The concept of distributed consensus was made really popular by the Bitcoin protocol. Not only did
Bitcoin claim to achieve distributed consensus but it claimed the ability to achieve consensus
amongst machines operated by mutually antagonistic parties. There is, however, another aspect of
distributed consensus which gets a bit less attention but has probably has had as much impact if
not more. That is consensus in distributed "no-sql" databases. To give a little background, it's
interesting to look at how traditional high-volume databases are architected. At a financial
institution you usually would have an Oracle database with master/slave replication and sharding
where possible but where you have, for example, the accounts database, you ended up with this
bottleneck in a single machine. If you were to split up this master database then you run the risk
of what in bitcoin parlance is known as the "double spend", I send money to Alice and Bob at the
same time and my account can't support both. NodeA thinks Alice got paid and the transfer to Bob is
invalid, NodeB thinks Bob got paid and the transfer to Alice is invalid, thus the distributed
database becomes desynchronised. This problem comes up in almost every type of database and the
traditional solution has been to make sure the main database ran on one computer.
Obviously total reliance on a single machine is a recipe for problems and to solve these problems,
organisations spent money. In traditional enterprise settings, the database master has become the
crown princess. It's not uncommon to see RAIDs containing multiple mirrored high availability SSDs
or even battery backed RAM based storage. Microprocessors looked more like something one would
expect to see in a top end gaming machine and duplicating an entire master with a "hot spare" is not
uncommon.
In the tech world, there wasn't the money to run these beasts and with the margin of error in their
applications being far wider than those in the financial industry, the stage was set for something
different to emerge.
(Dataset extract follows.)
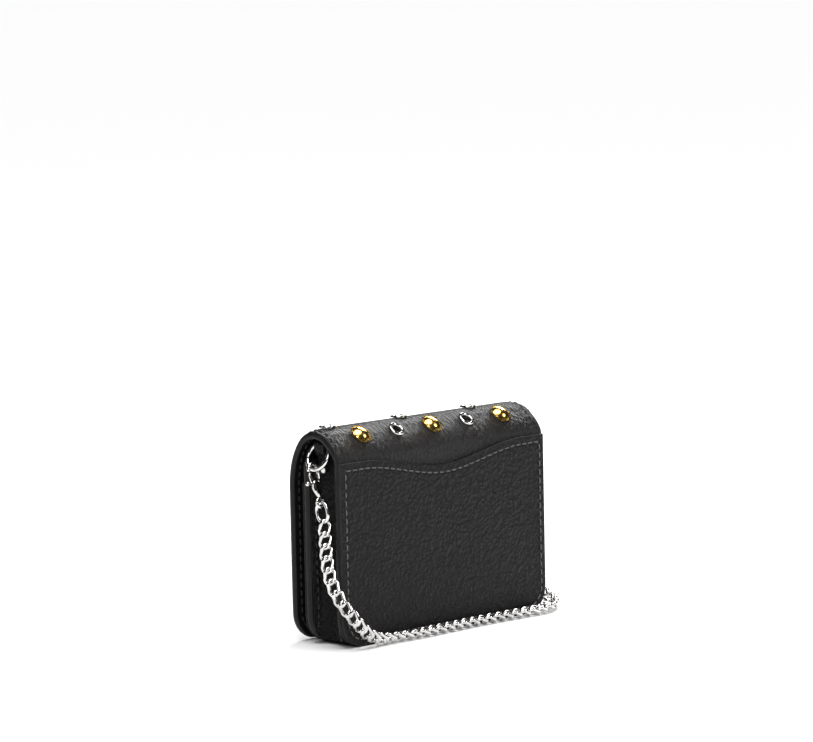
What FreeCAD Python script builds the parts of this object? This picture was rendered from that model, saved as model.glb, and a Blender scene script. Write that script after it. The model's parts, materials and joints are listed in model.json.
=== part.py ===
"""Small flap wallet on a curb chain, built as separate leather panels, hardware and a chain.

Row frame: +X to the wearer's right-hand end, +Y to the back (slip pocket side), +Z up.
The origin is under the middle of the wallet, on the surface it stands on. Millimetres.
"""
import FreeCAD, Part
import math
import os

App = FreeCAD
Vec = App.Vector

# ---------------------------------------------------------------- driving dimensions
DIMENSIONS = [
    ("width", 114.0, "overall width of the leather body"),
    ("height", 86.0, "surface to the top of the flap's arch"),
    ("depth", 30.0, "slip pocket face to flap face, closed"),
    ("corner", 10.5, "radius of every panel's bottom corners"),
    ("arch_rise", 13.0, "top of the flap's arch above the upright panels"),
    ("fold_rise", 1.1, "the fold that the flap turns about, above the upright panels"),
    ("leather", 1.8, "outer leather of back and flap"),
    ("pocket_leather", 1.3, "slip pocket leather"),
    ("front_leather", 2.3, "front panel's leather"),
    ("lining", 1.0, "lining leather"),
    ("slot_leather", 0.8, "card slot layers"),
    ("slot_step", 9.0, "how much lower each card slot's top is"),
    ("pocket_dip", 6.2, "depth of the slip pocket's scoop"),
    ("pocket_shoulder", 13.0, "flat part of the slip pocket's top at each side"),
    ("front_gap", 4.8, "clear gap between flap and front panel"),
    ("rear_gap", 3.6, "clear rear compartment"),
    ("coin_gap", 2.4, "clear coin pocket"),
    ("gusset", 1.0, "gusset leather"),
    ("gusset_inset", 5.4, "gusset wall's distance in from the body's side"),
    ("base_height", 1.8, "underside of the gusset's bottom strip"),
    ("stud_radius", 4.5, "domed stud, over its rim"),
    ("stud_height", 2.2, "domed stud, above the leather"),
    ("eyelet_radius", 3.4, "eyelet flange"),
    ("eyelet_bore", 1.9, "eyelet hole"),
    ("eyelet_barrel", 2.35, "outside of the eyelet's barrel"),
    ("eyelet_height", 0.7, "eyelet flange above the leather"),
    ("stud_pitch", 19.45, "stud to eyelet along a row"),
    ("snap_radius", 5.0, "snap socket and stud base"),
    ("snap_height", 24.0, "snap centre above the surface"),
    ("zip_length", 96.0, "row of zip teeth"),
    ("slider_length", 7.0, "zip slider"),
    ("pull_length", 7.0, "zip pull, from its pin"),
    ("ring_radius", 5.45, "ring, to the middle of its wire"),
    ("ring_wire", 1.9, "ring wire diameter"),
    ("ring_lean", 25.0, "degrees the hanging ring leans out"),
    ("tab_width", 5.0, "leather tab that holds the ring"),
    ("clasp_plate", 1.7, "clasp thickness"),
    ("clasp_lean", 17.0, "degrees the hanging clasp leans to the back"),
    ("hook_wire", 1.3, "clasp hook's width"),
    ("hook_gap", 3.4, "clear width inside the hook"),
    ("pin_radius", 0.45, "gate pin"),
    ("link_length", 9.2, "end link, outside length"),
    ("link_width", 7.4, "end link, outside width"),
    ("link_wire", 1.5, "end link's wire diameter"),
    ("chain_width", 5.0, "chain, outside width"),
]
SIZE = {name: value for name, value, note in DIMENSIONS}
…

Google BigTable, Amazon Dynamo, Hadoop, Cassandra and Mongodb were the
beginning of a new approach. Behind the changes to the database query language was the ability for
multiple master nodes. Unlike bitcoin, no-sql did not promise to work with nodes which are trying
to attack eachother but at least with honest nodes it promised to come to reach agreement. The logic
of this was astonishingly simple, servers would tell each-other about the transactions they receive
but they would tag them with the id of the previous transaction and a timestamp, if it received a
conflicting transaction with an older timestamp then it would just revert it's own and apply the
other.
So what does all of this have to do with collaborative documents?
Well a collaborative document is another thing which really really needs to be the same for all of
the people editing it. If you are working on a document and your version is different from one that
someone is collaborating on, that's a big problem. In collaborative documents, two people altering
the same content is a very common situation and instead of simply rejecting one change, the state
of the art is to try to transform it into what the user "probably would have wanted" using what is
known as Operational Transformation.
The problem with the traditional method has been that the server and the clients both needed to have
the Operational Transformation functions and those functions are famously difficult to implement for
collaborative editing of rich text.
Secondly this type of algorithm implies that there must be a central server and that server must be
able to read all of the content which is being edited. From a privacy standpoint it's not the best
deal but the real difficulty is that with the same algorithm needed on the client side and on the
server, programming languages in which the server can be implemented are quite limited.
We have developed a new algorithm called ChainPad, this algorithm makes use of a limited blockchain.
Like no-sql, ChainPad does not resolve cases of mutually antagonistic parties but as long as the
people editing are not trying to attack you, the algorithm will find consensus, even with
out-of-order messages from a peer-to-peer transport.
Even without going to full peer-to-peer, we can do zero knowledge. Zero knowledge means that the
server which hosts the data does not have the ability to read it. With traditional realtime this is
not possible but with CryptPad, the server does nothing more than to pass messages between the
clients.